| HN Mirror

Y	Hacker News new \| ask \| show \| jobs

by russell_sears 3619 days ago

There are two effects at play. If you're reading a multiple of a flash page at a time, then you can get random bandwidth to match sequential. Under the hood, decent SSDs actually round robin sequential reads across all of the underlying hardware, so they can run as fast as whatever their bottleneck resource is. The bottleneck could be error correction, the SATA link, or the channels (copper traces) between the NAND and the controller, for example. Random reads with enough parallelism give the SSD enough scheduling freedom to have the same throughput as sequential.

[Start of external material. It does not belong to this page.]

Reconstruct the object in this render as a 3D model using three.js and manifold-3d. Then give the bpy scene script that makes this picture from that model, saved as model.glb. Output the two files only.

The second effect comes from the fact that application data is rarely exactly the same size as a flash page. If you group all the related data on one page, then you don't waste time transferring bits you won't look at. B-Trees sort of do this, but they leave holes in pages so they can support efficient inserts (a good SSD or database will compress the holes, but that doesn't help random reads much, since it's still going to transfer entire flash pages to the SSD controller).

LSM-Trees push things a bit further, since new data ends up being grouped on higher levels of the tree. When I was benchmarking bLSM's predecessor, I worked out the expected throughput on the back of an envelope while I was waiting for results. It did much better than expected, since the benchmark heavily favored recently created data! YMMV, of course.